例えば、5000万円のマンションを、自己資金1000万円、借入(住宅ローン)4000万円で買ったとする。
10年住み続けて、その間借入返済により元本を1300万円減らした時点でマンションを売却したら4200万円で売れた。
売却して得たキャッシュで残債2700万円(4000万円-1300万円)を一括返済すると、手元に1500万円残る。
即ち、10年前1000万円だった自己資金が1500万円に増え、これを次の自宅購入の頭金にすることができる。
自宅物件の値下がり額をローン元本返済額が上回れば、売却時手元に残るキャッシュは増えることになる。
これを繰り返していけば「わらしべ長者」のように「住宅すごろく」を進んでいくことができる…というお話。

こう書くと錬金術みたいだけど、もちろんそんな旨い話はありません。

最初の頭金(1000万円)と元本返済額(1300万円)を足したら2300万円。
で、手元に残るのは1500万円なので、ちょうど物件値下がり額である800万円(5000万円-4200万円)分、トータルではお金を失っている。
しかもこの他にローン金利も払っているのでけっして儲けているわけではない。

ただ、もし元本返済額以上に物件が値下がりしてしまっていたら、売却したときに手元に残るキャッシュは当初より減ってしまう。
そうすると住み替えることは難しくなり、一度買った家に一生住み続けるしかなくなってしまう。

要するに、マンションを買う際には、値下がりしにくい物件を選ぶことが肝要。
また、住宅ローンは繰り上げ返済などにより元本を早く減らしておいたほうがよい、ということ。

自分で住む場合、ローン金利は優遇されるし、ローン減税もある。
どうしたって金利は出ていくことになるけど、仮に賃貸に住んだとしても賃料を払わなければならないので、「住む」という便益を考えれば、投資用マンションを買うよりも「自宅に投資する」という考え方をもったほうがよい、と。

なるほどなーと思ったのは、人生のステージによって最適な住まいの要件は変わる、ということ。
結婚して子供が生まれる前なら2LDKくらいで十分なのが、子供が生まれて大きくなると部屋数が必要になってくる。
が、子供が独立して家を出て夫婦だけで老後を過ごすことになれば、そんなに広い家は必要なくなる。
その時々に最適な住環境に合わせて住み替えていくのが合理的であるという考え方には肯かされます。

一方で、人口減時代を迎えた日本では不動産価格がどんな場所でも右肩上がりになっていくわけではない。
上記のように手元キャッシュを増やしていけるような物件選択をしないと、住み替えようにも元手が無く、今の家に一生住み続けるしかないということになりかねない。
物件にも寿命はあるので、老朽化のリスクを抱え続けていかざるを得ないという事態にもなりかねない、というわけです。
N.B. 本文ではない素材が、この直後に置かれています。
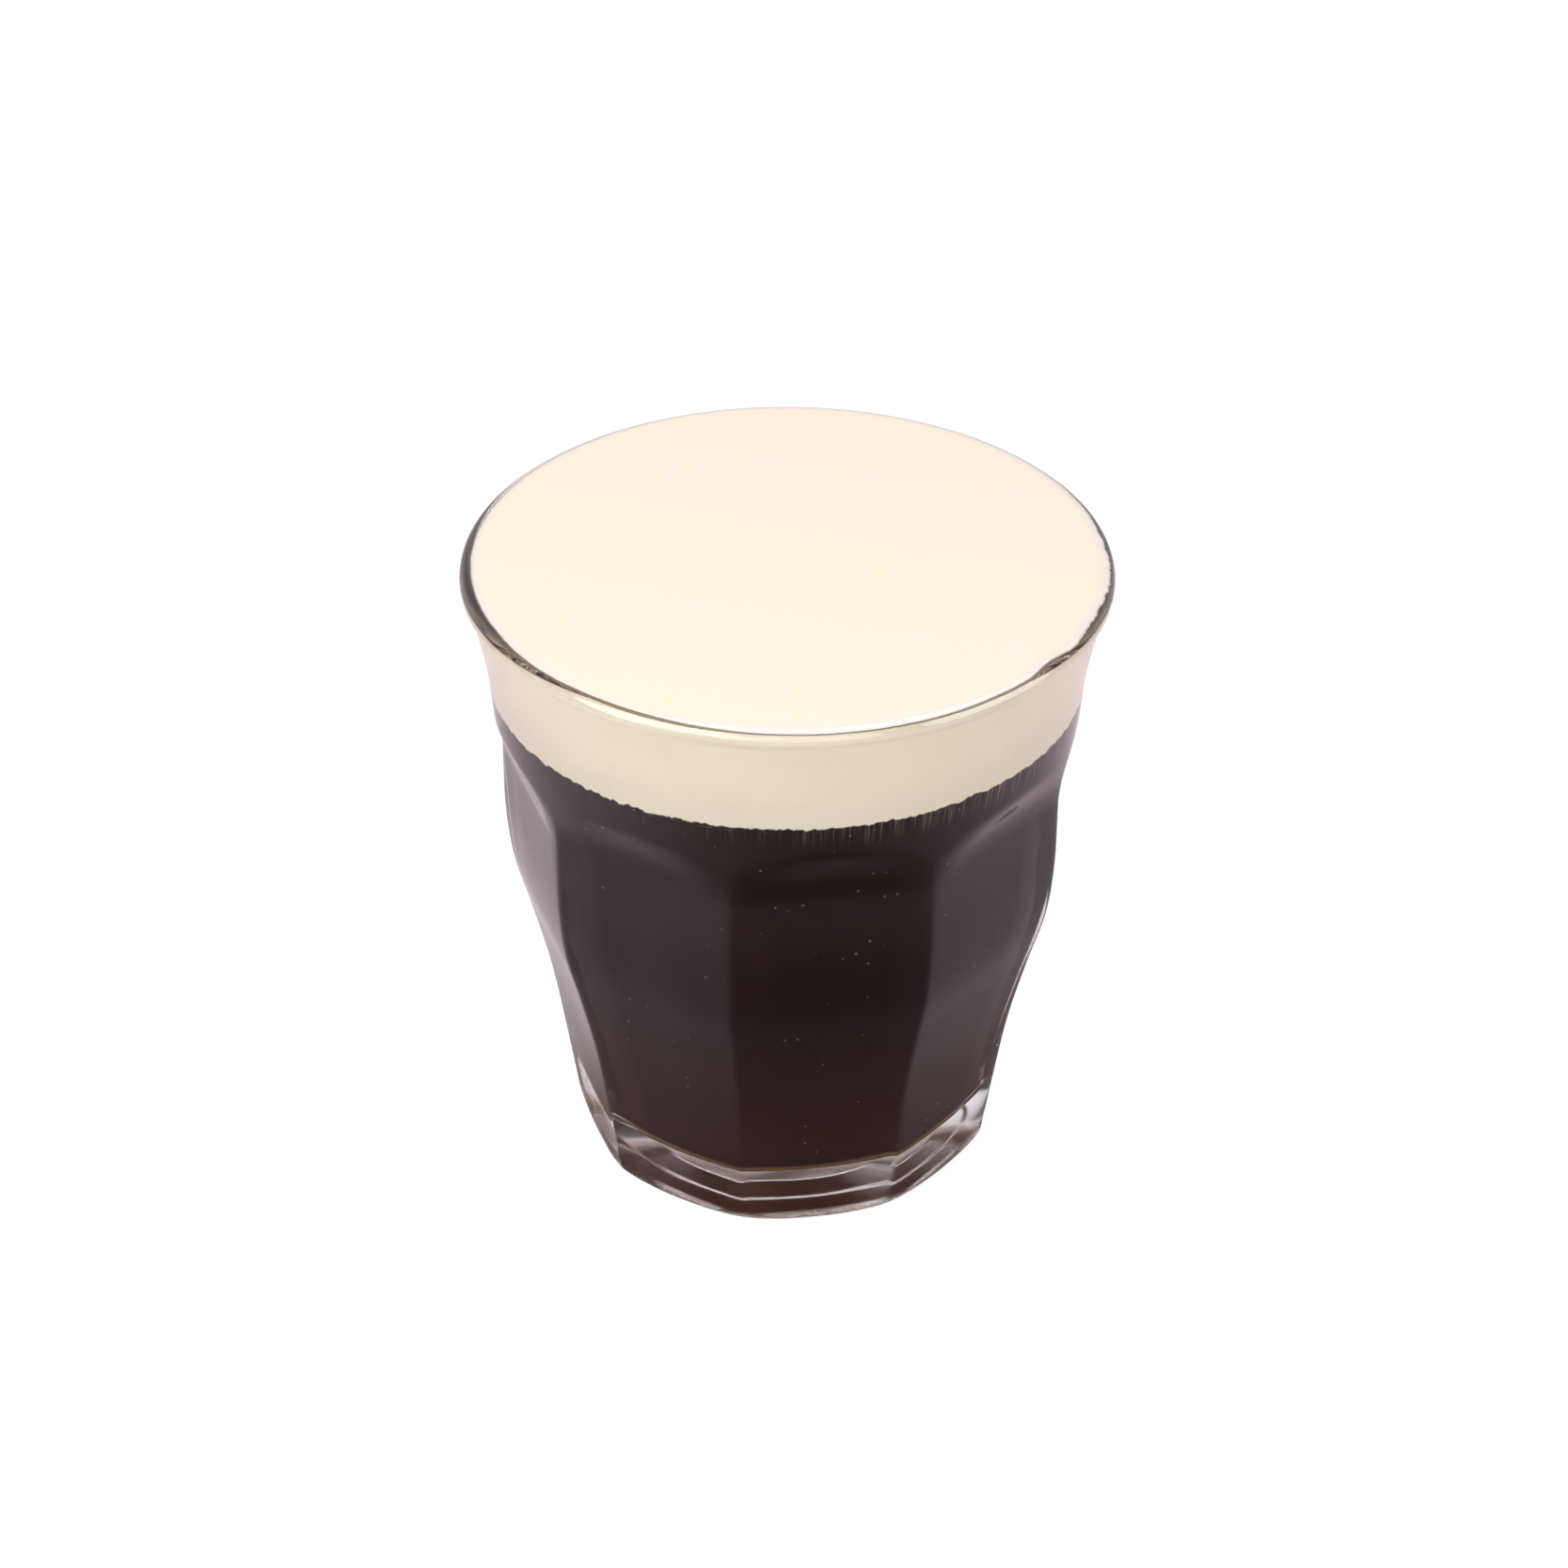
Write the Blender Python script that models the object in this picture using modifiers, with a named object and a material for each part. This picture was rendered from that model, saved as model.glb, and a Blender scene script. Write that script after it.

ライフプランを考える上で重要な視点を与えてもらったと素直に思いました。

著者は、住まいサーフィンというサイトを主催していて、本著の中でも再三紹介されています。
このサイト、7年前に自分が住まい探ししていたときにもよく利用させてもらったもので、いいサイトだとは思いますが、本著の中で「あらゆる物件の査定が公開されている」みたいにアピールされているのはやや誇張かと。